Réflexions autour du concept d'Industrie 4.0 : de quoi parle-t'on?
Industrie 4.0, batailles d'idées autour d'une appellation
Pour mémoire, la première révolution industrielle traduit l’automatisation de la production grâce à la vapeur et l’eau (Industrie 1.0). La seconde, l’électrification (2.0). Plus récemment, la troisième a vu l’avènement de l’ordinateur et du numérique (3.0).
Toutes ces révolutions étaient liées à des inventions fondées sur des découvertes scientifiques de rupture (Watt, Tesla, von Neuman) donnant naissance à de nouvelles industries.
Il est à noter que d’autres inventions révolutionnaires, telles que la télécommunication sans fil de Marconi (prix Nobel de 1909), pourtant à la base de la communication mondiale actuelle, n’ont pas forcément donné naissance à une reconnaissance en tant que nouvelle Révolution Industrielle.

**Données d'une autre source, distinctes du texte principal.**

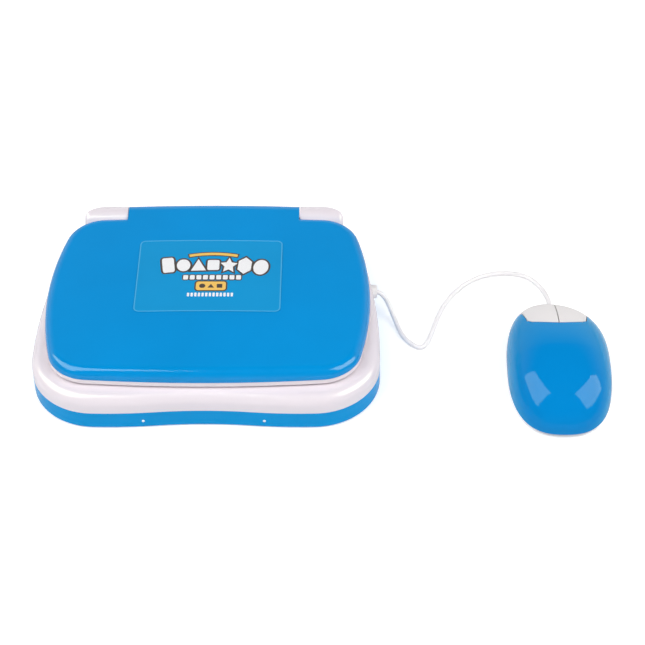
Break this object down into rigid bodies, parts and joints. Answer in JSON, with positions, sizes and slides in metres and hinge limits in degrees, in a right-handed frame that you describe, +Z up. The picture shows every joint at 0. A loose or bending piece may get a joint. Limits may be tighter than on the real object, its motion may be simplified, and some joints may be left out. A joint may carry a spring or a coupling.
{
  "type": "toy laptop computer",
  "caption": "Closed toy laptop with a blue lid on a white and blue base, and a corded blue mouse; the lid opens over keys and a small display.",
  "frame": {"origin": "centre of the laptop's flat underside; the rubber feet and mouse glides stand 0.8 mm below it", "axes": "+Z up, +Y towards the hinge at the rear, +X to the user's right, where the mouse lies"},
  "size_m": [0.3701, 0.1839, 0.0395],
  "materials": {
    "blue_gloss": "gloss",
    "badge_clear": "gloss",
    "white_gloss": "gloss",
    "white_matte": "satin",
    "button_white": "satin",
    "printed_card": "printed",
    "clear_lens": "gloss",
    "display_glass": "satin",
    "grey_rubber": "matte",
    "mat_rubber": "matte",
    "circuit_board": "satin",
    "cable_film": "satin",
    "screw_steel": "satin",
    "pin_steel": "satin",
    "contact_metal": "gloss",
    "cell_jacket": "gloss",
    "black_plastic": "matte",
    "speaker_metal": "satin",
    "cone_paper": "matte",
    "wire_plastic": "gloss",
    "cord_grey": "satin",
    "glide_plastic": "satin",
    "key_white": "satin",
    "key_red": "satin",
    "key_orange": "satin",
    "key_yellow": "satin",
    "key_green": "satin",
    "key_violet": "satin"
  },
  "bodies": {
    "base": {"top_case": "white_gloss", "bottom_case": "blue_gloss", "case_screws": "screw_steel", "rubber_feet": "grey_rubber", "batteries": "cell_jacket", "battery_contacts": "contact_metal", "main_board": "circuit_board", "main_board_components": "black_plastic", "key_board": "circuit_board", "key_mat": "mat_rubber", "speaker": "speaker_metal", "speaker_cone": "cone_paper", "wiring": "wire_plastic", "cord_bush": "cord_grey"},
    "lid": {"lid_cover": "blue_gloss", "lid_badge": "badge_clear", "lid_bezel": "white_gloss", "screen_surround": "printed_card", "screen_window": "clear_lens", "lcd_glass": "display_glass", "connector_strips": "grey_rubber", "lcd_board": "circuit_board", "display_cable": "cable_film", "lid_screws": "screw_steel", "lid_buffers": "grey_rubber", "hinge_pins": "pin_steel"},
    "battery_door": {"battery_door": "blue_gloss", "battery_door_screw": "screw_steel"},
    "cord": {"mouse_cord": "cord_grey"},
    "mouse": {"mouse_shell": "blue_gloss", "mouse_base": "white_matte", "mouse_cord_bush": "cord_grey", "mouse_board": "circuit_board", "mouse_switches": "black_plastic", "mouse_glides": "glide_plastic", "mouse_screws": "screw_steel"},
    "mouse_left": {"mouse_left_button": "button_white"},
    "mouse_right": {"mouse_right_button": "button_white"},
    "number_keys_body": {"number_keys": "key_white"},
    "upper_letter_keys_body": {"upper_letter_keys": "key_white"},
    "home_letter_keys_body": {"home_letter_keys": "key_white"},
    "lower_letter_keys_body": {"lower_letter_keys": "key_white"},
    "shift_key_body": {"shift_key": "key_orange"},
    "space_bar_body": {"space_bar": "key_white"},
    "delete_key_body": {"delete_key": "key_red"},
    "enter_key_body": {"enter_key": "key_green"},
    "arrow_up_key_body": {"arrow_up_key": "key_yellow"},
    "arrow_left_key_body": {"arrow_left_key": "key_yellow"},
    "arrow_down_key_body": {"arrow_down_key": "key_yellow"},
    "arrow_right_key_body": {"arrow_right_key": "key_yellow"},
    "music_button_body": {"music_button": "key_red"},
    "letters_button_body": {"letters_button": "key_orange"},
    "numbers_button_body": {"numbers_button": "key_yellow"},
    "puzzle_button_body": {"puzzle_button": "key_green"},
    "memory_button_body": {"memory_button": "key_violet"},
    "drawing_button_body": {"drawing_button": "key_orange"},
    "volume_down_button_body": {"volume_down_button": "key_yellow"},
    "volume_up_button_body": {"volume_up_button": "key_yellow"},
    "power_button_body": {"power_button": "key_red"}
  },
  "joints": [
    {"name": "lid_open", "type": "hinge", "parent": "base", "child": "lid", "pos_m": [0, 0.076, 0.0287], "axis": [-1, 0, 0], "range_deg": [0, 115]},
    {"name": "battery_door_open", "type": "hinge", "parent": "base", "child": "battery_door", "pos_m": [0, 0.0568, 0.0009], "axis": [1, 0, 0], "range_deg": [0, 75]},
    {"name": "cord_swing", "type": "hinge", "parent": "base", "child": "cord", "pos_m": [0.1054, 0.0167, 0.018], "axis": [0, 0, 1], "range_deg": [-12, 12]},
    {"name": "mouse_turn", "type": "hinge", "parent": "cord", "child": "mouse", "pos_m": [0.2246, 0.0086, 0.0043], "axis": [0, 0, 1], "range_deg": [-12, 12]},
    {"name": "mouse_click_left", "type": "hinge", "parent": "mouse", "child": "mouse_left", "pos_m": [0.226, -0.0235, 0.013], "axis": [-1, 0, 0], "range_deg": [0, 2], "stiffness_Nm_per_rad": 0.6, "springref_deg": -1.72},
    {"name": "mouse_click_right", "type": "hinge", "parent": "mouse", "child": "mouse_right", "pos_m": [0.226, -0.0235, 0.013], "axis": [-1, 0, 0], "range_deg": [0, 2], "stiffness_Nm_per_rad": 0.6, "springref_deg": -1.72},
    {"name": "press_number_row", "type": "slide", "parent": "base", "child": "number_keys_body", "axis": [0, 0, -1], "range_m": [0, 0.0012], "stiffness_N_per_m": 60, "springref_m": -0.002},
    {"name": "press_upper_letter_row", "type": "slide", "parent": "base", "child": "upper_letter_keys_body", "axis": [0, 0, -1], "range_m": [0, 0.0012], "stiffness_N_per_m": 60, "springref_m": -0.002},
    {"name": "press_home_letter_row", "type": "slide", "parent": "base", "child": "home_letter_keys_body", "axis": [0, 0, -1], "range_m": [0, 0.0012], "stiffness_N_per_m": 60, "springref_m": -0.002},
    {"name": "press_lower_letter_row", "type": "slide", "parent": "base", "child": "lower_letter_keys_body", "axis": [0, 0, -1], "range_m": [0, 0.0012], "stiffness_N_per_m": 60, "springref_m": -0.002},
    {"name": "press_shift", "type": "slide", "parent": "base", "child": "shift_key_body", "axis": [0, 0, -1], "range_m": [0, 0.0012], "stiffness_N_per_m": 25, "springref_m": -0.002},
    {"name": "press_space_bar", "type": "slide", "parent": "base", "child": "space_bar_body", "axis": [0, 0, -1], "range_m": [0, 0.0012], "stiffness_N_per_m": 25, "springref_m": -0.002},
    {"name": "press_delete", "type": "slide", "parent": "base", "child": "delete_key_body", "axis": [0, 0, -1], "range_m": [0, 0.0012], "stiffness_N_per_m": 25, "springref_m": -0.002},
    {"name": "press_enter", "type": "slide", "parent": "base", "child": "enter_key_body", "axis": [0, 0, -1], "range_m": [0, 0.0012], "stiffness_N_per_m": 25, "springref_m": -0.002},
    {"name": "press_arrow_up", "type": "slide", "parent": "base", "child": "arrow_up_key_body", "axis": [0, 0, -1], "range_m": [0, 0.0012], "stiffness_N_per_m": 25, "springref_m": -0.002},
    {"name": "press_arrow_left", "type": "slide", "parent": "base", "child": "arrow_left_key_body", "axis": [0, 0, -1], "range_m": [0, 0.0012], "stiffness_N_per_m": 25, "springref_m": -0.002},
    {"name": "press_arrow_down", "type": "slide", "parent": "base", "child": "arrow_down_key_body", "axis": [0, 0, -1], "range_m": [0, 0.0012], "stiffness_N_per_m": 25, "springref_m": -0.002},
    {"name": "press_arrow_right", "type": "slide", "parent": "base", "child": "arrow_right_key_body", "axis": [0, 0, -1], "range_m": [0, 0.0012], "stiffness_N_per_m": 25, "springref_m": -0.002},
    {"name": "press_music", "type": "slide", "parent": "base", "child": "music_button_body", "axis": [0, 0, -1], "range_m": [0, 0.0012], "stiffness_N_per_m": 25, "springref_m": -0.002},
    {"name": "press_letters", "type": "slide", "parent": "base", "child": "letters_button_body", "axis": [0, 0, -1], "range_m": [0, 0.0012], "stiffness_N_per_m": 25, "springref_m": -0.002},
    {"name": "press_numbers", "type": "slide", "parent": "base", "child": "numbers_button_body", "axis": [0, 0, -1], "range_m": [0, 0.0012], "stiffness_N_per_m": 25, "springref_m": -0.002},
    {"name": "press_puzzle", "type": "slide", "parent": "base", "child": "puzzle_button_body", "axis": [0, 0, -1], "range_m": [0, 0.0012], "stiffness_N_per_m": 25, "springref_m": -0.002},
    {"name": "press_memory", "type": "slide", "parent": "base", "child": "memory_button_body", "axis": [0, 0, -1], "range_m": [0, 0.0012], "stiffness_N_per_m": 25, "springref_m": -0.002},
    {"name": "press_drawing", "type": "slide", "parent": "base", "child": "drawing_button_body", "axis": [0, 0, -1], "range_m": [0, 0.0012], "stiffness_N_per_m": 25, "springref_m": -0.002},
    {"name": "press_volume_down", "type": "slide", "parent": "base", "child": "volume_down_button_body", "axis": [0, 0, -1], "range_m": [0, 0.0012], "stiffness_N_per_m": 25, "springref_m": -0.002},
    {"name": "press_volume_up", "type": "slide", "parent": "base", "child": "volume_up_button_body", "axis": [0, 0, -1], "range_m": [0, 0.0012], "stiffness_N_per_m": 25, "springref_m": -0.002},
    {"name": "press_power", "type": "slide", "parent": "base", "child": "power_button_body", "axis": [0, 0, -1], "range_m": [0, 0.0012], "stiffness_N_per_m": 25, "springref_m": -0.002}
  ]
}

Il y a pourtant matière à débat si on ajoute le fait que c’est cette invention est également à l’origine des possibilités variées de contrôle de la chaîne d’approvisionnement dans la production moderne.
Industrie 4.0 : une reconnaissance sans découverte scientifique de rupture à l’appui
Les principales composantes de l’industrie 4.0 existent déjà depuis longtemps : capteurs, automates, big data, Internet des objets, cloud computing, imprimante 3D. Sans oser qualifier l’appellation de pure création Marketing, nous serions tentés de défendre l’idée que l’industrie 4.0 représente une réorganisation complète du mode de production plutôt qu’une révolution en tant que tel. Une chose est sûre, cette tendance fait la part belle au réseau.

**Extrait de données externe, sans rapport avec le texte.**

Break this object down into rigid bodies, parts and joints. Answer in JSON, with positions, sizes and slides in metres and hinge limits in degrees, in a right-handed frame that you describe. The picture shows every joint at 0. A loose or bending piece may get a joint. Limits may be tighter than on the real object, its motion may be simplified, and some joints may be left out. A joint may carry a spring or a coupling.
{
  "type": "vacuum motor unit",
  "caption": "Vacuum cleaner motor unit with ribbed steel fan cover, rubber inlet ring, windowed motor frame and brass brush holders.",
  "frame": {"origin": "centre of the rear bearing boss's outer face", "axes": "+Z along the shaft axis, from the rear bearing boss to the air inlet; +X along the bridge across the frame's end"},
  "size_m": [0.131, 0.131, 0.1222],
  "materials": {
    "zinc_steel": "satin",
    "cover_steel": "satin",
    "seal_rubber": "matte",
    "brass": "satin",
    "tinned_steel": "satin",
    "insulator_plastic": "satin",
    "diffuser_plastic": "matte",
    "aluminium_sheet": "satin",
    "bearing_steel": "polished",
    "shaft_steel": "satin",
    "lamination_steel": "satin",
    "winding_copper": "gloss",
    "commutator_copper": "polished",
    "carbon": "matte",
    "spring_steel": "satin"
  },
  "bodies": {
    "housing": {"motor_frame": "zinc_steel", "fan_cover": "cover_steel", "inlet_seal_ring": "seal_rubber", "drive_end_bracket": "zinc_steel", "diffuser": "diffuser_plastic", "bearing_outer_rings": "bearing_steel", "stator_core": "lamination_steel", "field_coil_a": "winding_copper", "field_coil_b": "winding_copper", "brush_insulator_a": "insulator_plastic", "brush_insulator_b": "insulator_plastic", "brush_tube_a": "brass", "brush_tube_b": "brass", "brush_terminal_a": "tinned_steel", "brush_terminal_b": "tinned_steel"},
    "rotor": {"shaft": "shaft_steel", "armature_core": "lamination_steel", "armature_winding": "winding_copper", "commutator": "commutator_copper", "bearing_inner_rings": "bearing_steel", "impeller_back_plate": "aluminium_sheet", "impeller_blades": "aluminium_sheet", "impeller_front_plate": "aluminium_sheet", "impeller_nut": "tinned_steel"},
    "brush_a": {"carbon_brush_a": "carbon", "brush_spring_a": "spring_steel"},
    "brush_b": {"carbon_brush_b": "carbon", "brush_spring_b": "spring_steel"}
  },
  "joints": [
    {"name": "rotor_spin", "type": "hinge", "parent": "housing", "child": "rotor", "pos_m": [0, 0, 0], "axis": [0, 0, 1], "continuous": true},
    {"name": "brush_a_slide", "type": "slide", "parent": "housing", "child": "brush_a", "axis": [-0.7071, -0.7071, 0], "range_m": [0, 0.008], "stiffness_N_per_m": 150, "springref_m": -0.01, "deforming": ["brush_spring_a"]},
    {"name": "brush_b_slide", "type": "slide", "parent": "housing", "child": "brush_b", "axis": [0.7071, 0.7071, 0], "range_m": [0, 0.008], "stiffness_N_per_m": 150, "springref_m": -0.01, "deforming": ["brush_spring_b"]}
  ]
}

La nouvelle génération d’usines qui doit découler de ce phénomène a pour objectif de relancer le dynamisme de l’industrie européenne via plusieurs actions :
- modernisation de la production,
- augmentation de la compétitivité,
- flexibilité par rapport à la demande,
- positionnement face aux enjeux de la mondialisation.
Les raisons d'un engouement partagé
Toute entreprise aujourd’hui se doit de communiquer sur le digital.
Selon des études récentes, plusieurs centaines de milliards d’investissements 4.0 sont lancés chaque année dans le monde. Les entreprises espèrent des retours sur investissement en moins de 2 ans en générant plusieurs points de revenus supplémentaires et en réduisant, en parallèle, leurs coûts : selon les études de 2 à 4%.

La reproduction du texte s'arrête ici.